* **Source data**:
========

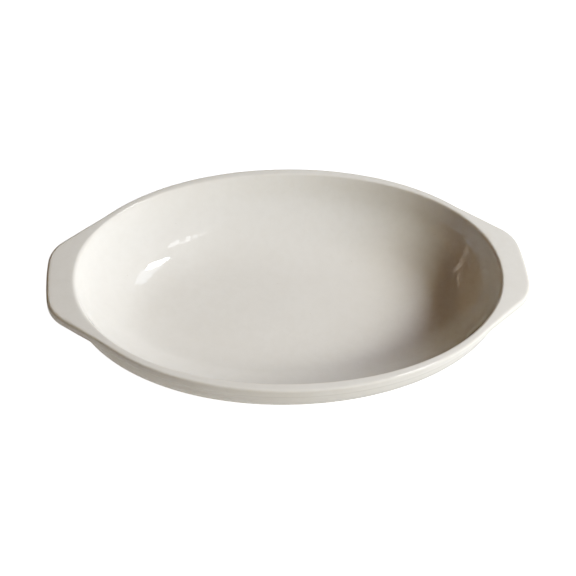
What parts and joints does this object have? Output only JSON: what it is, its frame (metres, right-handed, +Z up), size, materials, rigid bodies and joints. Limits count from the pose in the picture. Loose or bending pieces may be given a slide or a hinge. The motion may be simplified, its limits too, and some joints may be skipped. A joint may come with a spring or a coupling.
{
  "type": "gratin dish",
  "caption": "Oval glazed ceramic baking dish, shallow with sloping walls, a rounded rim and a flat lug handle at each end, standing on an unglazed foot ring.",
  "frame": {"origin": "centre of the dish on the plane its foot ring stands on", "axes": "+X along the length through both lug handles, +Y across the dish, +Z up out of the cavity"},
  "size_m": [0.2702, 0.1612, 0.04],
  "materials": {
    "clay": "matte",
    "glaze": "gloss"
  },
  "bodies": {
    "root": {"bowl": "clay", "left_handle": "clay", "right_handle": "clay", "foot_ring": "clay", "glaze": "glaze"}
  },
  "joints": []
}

========

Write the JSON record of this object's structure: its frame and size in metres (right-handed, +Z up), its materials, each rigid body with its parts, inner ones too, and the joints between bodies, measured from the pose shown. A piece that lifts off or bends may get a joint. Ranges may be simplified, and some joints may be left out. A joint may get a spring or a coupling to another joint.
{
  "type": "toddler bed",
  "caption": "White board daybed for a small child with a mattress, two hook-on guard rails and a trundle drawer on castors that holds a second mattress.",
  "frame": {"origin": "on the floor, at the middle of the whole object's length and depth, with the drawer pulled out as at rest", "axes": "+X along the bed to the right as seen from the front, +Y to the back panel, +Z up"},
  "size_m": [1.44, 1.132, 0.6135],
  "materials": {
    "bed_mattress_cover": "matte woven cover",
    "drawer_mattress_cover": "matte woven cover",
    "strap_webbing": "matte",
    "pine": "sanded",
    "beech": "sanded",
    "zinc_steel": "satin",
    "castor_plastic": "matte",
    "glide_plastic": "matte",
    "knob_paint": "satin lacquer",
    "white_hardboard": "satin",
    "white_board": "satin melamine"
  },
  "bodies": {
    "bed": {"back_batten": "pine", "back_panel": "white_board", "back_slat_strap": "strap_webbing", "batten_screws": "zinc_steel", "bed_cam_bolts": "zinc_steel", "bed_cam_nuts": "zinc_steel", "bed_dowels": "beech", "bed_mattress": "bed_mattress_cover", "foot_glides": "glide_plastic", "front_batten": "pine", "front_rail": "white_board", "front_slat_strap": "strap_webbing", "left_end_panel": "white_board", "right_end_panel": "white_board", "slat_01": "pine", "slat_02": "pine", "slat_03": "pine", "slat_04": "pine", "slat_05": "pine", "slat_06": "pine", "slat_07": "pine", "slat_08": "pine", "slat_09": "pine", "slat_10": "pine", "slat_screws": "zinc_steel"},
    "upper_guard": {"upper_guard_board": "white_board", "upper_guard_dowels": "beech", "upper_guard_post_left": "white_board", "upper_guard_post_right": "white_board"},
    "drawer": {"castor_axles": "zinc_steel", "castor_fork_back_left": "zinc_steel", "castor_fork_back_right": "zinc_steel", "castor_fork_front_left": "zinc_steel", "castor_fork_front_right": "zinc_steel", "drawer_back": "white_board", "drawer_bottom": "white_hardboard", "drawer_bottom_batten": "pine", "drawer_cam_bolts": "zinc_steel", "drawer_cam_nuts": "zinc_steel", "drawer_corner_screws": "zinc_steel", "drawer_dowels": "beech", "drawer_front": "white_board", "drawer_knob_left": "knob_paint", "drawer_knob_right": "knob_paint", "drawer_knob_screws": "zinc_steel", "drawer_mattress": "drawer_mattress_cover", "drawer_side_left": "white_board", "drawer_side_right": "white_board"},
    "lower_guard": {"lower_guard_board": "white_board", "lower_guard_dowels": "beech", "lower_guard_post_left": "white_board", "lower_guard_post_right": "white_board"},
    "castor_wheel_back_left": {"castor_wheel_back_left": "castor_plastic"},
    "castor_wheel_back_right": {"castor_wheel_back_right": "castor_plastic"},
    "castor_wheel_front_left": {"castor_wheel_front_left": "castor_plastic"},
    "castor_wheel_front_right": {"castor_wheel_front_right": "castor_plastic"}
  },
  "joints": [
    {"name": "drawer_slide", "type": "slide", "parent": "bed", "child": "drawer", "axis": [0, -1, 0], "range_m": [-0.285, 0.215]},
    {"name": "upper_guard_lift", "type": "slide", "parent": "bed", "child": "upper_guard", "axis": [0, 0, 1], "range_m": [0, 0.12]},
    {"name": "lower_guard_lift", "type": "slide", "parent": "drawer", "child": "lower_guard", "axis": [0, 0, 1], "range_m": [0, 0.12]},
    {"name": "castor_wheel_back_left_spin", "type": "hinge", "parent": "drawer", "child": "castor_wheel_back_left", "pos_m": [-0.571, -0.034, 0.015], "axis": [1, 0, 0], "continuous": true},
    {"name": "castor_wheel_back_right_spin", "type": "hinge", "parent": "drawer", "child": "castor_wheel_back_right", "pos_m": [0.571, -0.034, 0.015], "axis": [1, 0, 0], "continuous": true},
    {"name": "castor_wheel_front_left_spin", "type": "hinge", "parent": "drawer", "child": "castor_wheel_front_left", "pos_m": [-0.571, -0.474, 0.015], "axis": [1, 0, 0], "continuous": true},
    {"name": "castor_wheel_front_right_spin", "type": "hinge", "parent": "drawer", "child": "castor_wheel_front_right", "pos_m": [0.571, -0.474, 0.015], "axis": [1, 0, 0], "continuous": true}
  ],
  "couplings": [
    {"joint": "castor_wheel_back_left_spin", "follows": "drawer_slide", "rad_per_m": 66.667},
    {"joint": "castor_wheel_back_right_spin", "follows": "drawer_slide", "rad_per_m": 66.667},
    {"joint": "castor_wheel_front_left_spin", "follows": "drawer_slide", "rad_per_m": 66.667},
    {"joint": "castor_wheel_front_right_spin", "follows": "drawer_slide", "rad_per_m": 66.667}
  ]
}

========

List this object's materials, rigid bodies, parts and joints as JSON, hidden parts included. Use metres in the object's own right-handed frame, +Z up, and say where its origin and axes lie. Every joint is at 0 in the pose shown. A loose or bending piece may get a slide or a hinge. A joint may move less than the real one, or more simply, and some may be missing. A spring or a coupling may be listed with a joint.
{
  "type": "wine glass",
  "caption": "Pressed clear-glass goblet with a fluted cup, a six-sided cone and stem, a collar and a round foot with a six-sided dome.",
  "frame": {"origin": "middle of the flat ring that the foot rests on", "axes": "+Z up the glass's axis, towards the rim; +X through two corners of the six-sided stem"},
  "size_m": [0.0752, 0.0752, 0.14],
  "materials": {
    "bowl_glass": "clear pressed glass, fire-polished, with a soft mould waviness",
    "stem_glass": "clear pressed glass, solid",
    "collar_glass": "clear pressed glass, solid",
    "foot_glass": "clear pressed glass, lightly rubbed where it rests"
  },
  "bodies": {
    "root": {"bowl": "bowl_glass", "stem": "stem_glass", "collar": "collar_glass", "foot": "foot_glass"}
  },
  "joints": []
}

========

Locate the lines above that hold the word "joints". Show every one of them.

What parts and joints does this object have? Output only JSON: what it is, its frame (metres, right-handed, +Z up), size, materials, rigid bodies and joints. Limits count from the pose in the picture. Loose or bending pieces may be given a slide or a hinge. The motion may be simplified, its limits too, and some joints may be skipped. A joint may come with a spring or a coupling.
  "joints": []
Write the JSON record of this object's structure: its frame and size in metres (right-handed, +Z up), its materials, each rigid body with its parts, inner ones too, and the joints between bodies, measured from the pose shown. A piece that lifts off or bends may get a joint. Ranges may be simplified, and some joints may be left out. A joint may get a spring or a coupling to another joint.
  "joints": [
List this object's materials, rigid bodies, parts and joints as JSON, hidden parts included. Use metres in the object's own right-handed frame, +Z up, and say where its origin and axes lie. Every joint is at 0 in the pose shown. A loose or bending piece may get a slide or a hinge. A joint may move less than the real one, or more simply, and some may be missing. A spring or a coupling may be listed with a joint.
  "joints": []